What the task asks
Below are several entries. Transcribe exactly those lines that fall from the one with "edge_top = edge" through the one with "from mathutils import Matrix, Vector", end lines included.

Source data
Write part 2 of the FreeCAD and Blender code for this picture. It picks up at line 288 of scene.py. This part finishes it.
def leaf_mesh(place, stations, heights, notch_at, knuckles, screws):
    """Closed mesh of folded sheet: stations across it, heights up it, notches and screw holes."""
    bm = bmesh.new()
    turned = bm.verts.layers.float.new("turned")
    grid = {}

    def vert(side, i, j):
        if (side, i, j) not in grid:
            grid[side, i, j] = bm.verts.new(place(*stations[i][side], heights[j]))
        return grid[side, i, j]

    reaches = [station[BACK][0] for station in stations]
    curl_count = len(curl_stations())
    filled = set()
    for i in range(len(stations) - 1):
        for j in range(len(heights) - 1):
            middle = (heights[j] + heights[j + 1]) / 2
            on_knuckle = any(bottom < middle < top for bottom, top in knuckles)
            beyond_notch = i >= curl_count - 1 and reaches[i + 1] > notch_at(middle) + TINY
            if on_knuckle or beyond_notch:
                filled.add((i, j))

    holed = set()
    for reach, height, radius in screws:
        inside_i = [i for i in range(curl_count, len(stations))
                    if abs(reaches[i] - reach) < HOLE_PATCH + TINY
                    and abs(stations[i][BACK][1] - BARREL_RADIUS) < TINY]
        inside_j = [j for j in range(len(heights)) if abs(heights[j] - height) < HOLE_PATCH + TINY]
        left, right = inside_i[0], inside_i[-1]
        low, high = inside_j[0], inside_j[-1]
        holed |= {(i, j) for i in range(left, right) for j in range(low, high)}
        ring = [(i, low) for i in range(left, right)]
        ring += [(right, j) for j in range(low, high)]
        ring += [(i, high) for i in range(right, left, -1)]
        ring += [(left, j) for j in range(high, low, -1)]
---
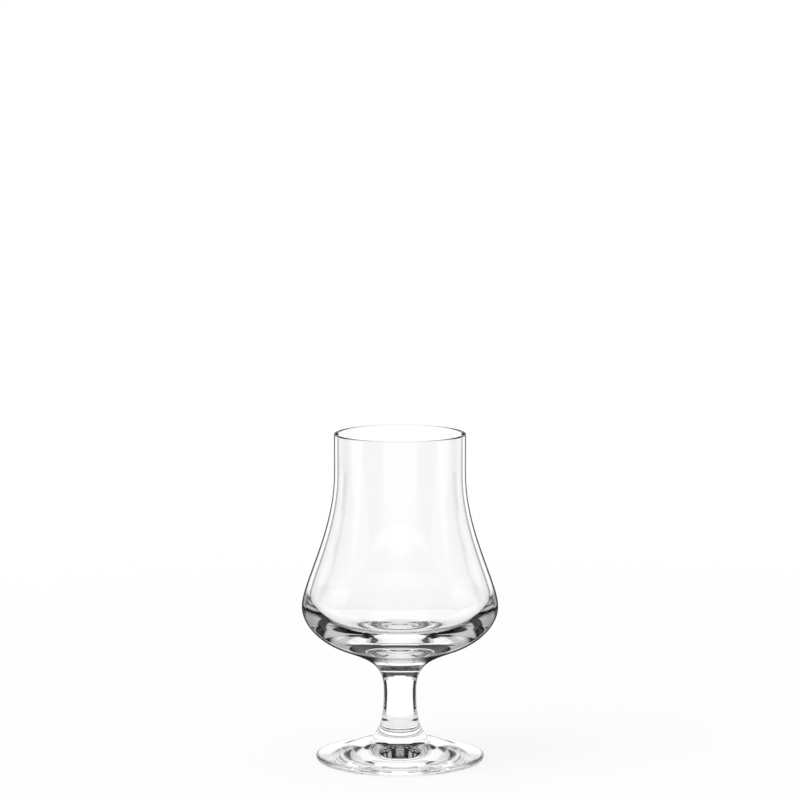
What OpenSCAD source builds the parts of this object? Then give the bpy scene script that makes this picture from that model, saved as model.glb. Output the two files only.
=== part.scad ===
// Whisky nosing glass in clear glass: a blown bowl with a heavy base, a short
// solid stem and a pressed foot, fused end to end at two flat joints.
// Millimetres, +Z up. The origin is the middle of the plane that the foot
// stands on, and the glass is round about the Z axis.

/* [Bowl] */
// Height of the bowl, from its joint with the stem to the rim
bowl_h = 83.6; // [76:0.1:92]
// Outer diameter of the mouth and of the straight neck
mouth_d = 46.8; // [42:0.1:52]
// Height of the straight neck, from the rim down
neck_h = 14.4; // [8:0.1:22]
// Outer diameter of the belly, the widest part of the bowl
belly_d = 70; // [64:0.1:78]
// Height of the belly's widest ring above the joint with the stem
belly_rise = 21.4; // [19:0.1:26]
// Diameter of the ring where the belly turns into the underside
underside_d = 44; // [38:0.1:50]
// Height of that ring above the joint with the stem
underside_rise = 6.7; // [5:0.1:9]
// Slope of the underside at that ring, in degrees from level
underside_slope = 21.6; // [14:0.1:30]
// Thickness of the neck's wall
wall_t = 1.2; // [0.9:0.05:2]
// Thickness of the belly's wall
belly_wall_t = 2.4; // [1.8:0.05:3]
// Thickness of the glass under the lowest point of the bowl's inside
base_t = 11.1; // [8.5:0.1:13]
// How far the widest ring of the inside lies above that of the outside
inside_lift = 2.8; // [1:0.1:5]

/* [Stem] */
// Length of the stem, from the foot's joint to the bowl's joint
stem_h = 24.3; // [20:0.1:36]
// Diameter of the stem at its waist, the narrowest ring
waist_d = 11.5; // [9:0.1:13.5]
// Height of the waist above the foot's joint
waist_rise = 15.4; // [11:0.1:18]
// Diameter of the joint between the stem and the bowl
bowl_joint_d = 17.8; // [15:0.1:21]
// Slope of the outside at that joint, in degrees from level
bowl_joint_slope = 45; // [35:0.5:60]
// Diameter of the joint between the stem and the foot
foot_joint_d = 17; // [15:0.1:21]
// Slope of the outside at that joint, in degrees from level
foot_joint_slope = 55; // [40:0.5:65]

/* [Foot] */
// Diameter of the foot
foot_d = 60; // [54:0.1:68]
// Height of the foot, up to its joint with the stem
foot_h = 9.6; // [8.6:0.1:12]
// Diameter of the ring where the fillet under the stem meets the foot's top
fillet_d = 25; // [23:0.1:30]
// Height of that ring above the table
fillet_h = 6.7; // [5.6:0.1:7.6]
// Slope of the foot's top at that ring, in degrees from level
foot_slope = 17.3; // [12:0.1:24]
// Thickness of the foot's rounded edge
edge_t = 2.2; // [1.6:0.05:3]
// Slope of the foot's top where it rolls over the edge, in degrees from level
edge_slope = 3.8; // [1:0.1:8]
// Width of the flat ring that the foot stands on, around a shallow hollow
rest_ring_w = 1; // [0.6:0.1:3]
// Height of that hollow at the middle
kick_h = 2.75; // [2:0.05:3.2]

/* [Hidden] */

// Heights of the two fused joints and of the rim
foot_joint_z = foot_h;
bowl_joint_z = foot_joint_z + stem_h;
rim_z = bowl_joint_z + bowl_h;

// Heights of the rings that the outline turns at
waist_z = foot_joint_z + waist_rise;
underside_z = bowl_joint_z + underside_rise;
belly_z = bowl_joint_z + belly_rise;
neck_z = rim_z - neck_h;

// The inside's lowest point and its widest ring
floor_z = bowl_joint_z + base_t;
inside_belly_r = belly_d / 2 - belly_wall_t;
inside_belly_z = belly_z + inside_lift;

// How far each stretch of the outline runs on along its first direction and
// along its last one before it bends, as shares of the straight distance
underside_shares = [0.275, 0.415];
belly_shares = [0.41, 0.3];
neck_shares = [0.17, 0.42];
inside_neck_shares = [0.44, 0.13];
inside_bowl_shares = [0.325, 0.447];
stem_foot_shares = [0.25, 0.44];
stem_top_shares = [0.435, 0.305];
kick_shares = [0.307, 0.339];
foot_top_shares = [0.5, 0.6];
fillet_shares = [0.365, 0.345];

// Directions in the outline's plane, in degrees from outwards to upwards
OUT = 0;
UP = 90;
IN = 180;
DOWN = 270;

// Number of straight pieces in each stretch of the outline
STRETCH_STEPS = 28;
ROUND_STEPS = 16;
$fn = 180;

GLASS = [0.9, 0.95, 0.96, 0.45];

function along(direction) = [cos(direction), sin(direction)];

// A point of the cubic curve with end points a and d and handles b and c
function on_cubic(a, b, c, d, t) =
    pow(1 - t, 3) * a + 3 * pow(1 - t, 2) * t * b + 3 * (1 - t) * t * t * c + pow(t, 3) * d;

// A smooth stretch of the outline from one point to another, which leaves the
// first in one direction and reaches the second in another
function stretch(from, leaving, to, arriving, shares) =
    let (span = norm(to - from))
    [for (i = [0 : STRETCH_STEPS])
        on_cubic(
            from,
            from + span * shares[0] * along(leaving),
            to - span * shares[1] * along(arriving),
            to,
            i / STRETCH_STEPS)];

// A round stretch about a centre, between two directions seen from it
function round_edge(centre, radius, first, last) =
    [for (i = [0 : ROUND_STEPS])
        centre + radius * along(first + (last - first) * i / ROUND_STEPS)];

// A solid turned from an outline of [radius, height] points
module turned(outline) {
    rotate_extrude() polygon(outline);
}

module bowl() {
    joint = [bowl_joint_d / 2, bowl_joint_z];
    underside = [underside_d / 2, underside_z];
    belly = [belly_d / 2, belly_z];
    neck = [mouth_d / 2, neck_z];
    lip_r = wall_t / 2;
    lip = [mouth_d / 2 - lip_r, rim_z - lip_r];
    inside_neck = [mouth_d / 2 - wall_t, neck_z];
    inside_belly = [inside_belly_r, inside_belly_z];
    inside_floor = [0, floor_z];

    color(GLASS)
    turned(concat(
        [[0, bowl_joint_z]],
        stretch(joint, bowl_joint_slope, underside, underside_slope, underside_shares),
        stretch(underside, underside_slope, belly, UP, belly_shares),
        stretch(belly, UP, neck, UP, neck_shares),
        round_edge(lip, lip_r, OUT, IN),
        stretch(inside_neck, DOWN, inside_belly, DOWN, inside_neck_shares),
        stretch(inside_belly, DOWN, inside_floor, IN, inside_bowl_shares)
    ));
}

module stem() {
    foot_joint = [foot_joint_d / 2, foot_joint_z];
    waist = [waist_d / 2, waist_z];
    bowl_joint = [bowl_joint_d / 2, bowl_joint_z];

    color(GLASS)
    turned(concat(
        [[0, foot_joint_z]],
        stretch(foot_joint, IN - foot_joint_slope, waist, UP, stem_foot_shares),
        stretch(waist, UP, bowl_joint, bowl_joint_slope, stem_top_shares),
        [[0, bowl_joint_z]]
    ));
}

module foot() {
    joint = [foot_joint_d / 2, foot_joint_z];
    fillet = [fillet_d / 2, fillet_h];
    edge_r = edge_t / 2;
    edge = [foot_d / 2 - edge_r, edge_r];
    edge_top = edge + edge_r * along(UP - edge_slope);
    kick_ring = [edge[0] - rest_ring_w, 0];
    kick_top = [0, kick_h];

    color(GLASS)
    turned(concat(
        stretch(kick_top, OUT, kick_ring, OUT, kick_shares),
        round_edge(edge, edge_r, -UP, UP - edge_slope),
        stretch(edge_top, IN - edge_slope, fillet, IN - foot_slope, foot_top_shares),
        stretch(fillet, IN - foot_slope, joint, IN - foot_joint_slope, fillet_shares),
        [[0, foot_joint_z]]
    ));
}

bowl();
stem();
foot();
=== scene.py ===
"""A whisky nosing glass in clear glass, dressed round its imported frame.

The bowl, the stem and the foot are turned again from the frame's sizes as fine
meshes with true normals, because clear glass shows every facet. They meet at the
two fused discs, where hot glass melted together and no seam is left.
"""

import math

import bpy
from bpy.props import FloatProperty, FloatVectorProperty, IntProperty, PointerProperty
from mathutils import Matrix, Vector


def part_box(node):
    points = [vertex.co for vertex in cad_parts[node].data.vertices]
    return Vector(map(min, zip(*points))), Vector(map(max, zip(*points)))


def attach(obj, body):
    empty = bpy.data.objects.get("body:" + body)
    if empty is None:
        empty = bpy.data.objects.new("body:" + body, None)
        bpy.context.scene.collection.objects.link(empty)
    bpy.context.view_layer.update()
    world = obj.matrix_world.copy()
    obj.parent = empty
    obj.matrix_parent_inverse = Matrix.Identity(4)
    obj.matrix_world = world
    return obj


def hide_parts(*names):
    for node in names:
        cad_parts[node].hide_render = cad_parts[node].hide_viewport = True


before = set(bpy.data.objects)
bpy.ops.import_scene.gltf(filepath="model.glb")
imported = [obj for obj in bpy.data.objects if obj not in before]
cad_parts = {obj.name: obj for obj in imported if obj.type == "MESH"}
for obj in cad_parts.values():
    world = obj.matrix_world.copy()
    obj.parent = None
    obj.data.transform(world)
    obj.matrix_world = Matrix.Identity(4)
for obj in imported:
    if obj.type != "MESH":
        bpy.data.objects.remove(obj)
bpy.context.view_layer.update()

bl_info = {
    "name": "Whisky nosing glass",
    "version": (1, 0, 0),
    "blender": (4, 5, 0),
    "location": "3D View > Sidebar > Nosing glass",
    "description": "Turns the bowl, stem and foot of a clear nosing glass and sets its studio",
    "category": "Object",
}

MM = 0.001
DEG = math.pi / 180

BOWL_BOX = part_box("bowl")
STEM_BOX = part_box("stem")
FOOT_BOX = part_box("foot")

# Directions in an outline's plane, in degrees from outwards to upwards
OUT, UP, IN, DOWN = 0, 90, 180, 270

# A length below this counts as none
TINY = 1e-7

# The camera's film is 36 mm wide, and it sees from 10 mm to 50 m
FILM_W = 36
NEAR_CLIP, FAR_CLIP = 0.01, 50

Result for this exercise
    edge_top = edge + edge_r * along(UP - edge_slope);
    kick_ring = [edge[0] - rest_ring_w, 0];
    kick_top = [0, kick_h];

    color(GLASS)
    turned(concat(
        stretch(kick_top, OUT, kick_ring, OUT, kick_shares),
        round_edge(edge, edge_r, -UP, UP - edge_slope),
        stretch(edge_top, IN - edge_slope, fillet, IN - foot_slope, foot_top_shares),
        stretch(fillet, IN - foot_slope, joint, IN - foot_joint_slope, fillet_shares),
        [[0, foot_joint_z]]
    ));
}

bowl();
stem();
foot();
=== scene.py ===
"""A whisky nosing glass in clear glass, dressed round its imported frame.

The bowl, the stem and the foot are turned again from the frame's sizes as fine
meshes with true normals, because clear glass shows every facet. They meet at the
two fused discs, where hot glass melted together and no seam is left.
"""

import math

import bpy
from bpy.props import FloatProperty, FloatVectorProperty, IntProperty, PointerProperty
from mathutils import Matrix, Vector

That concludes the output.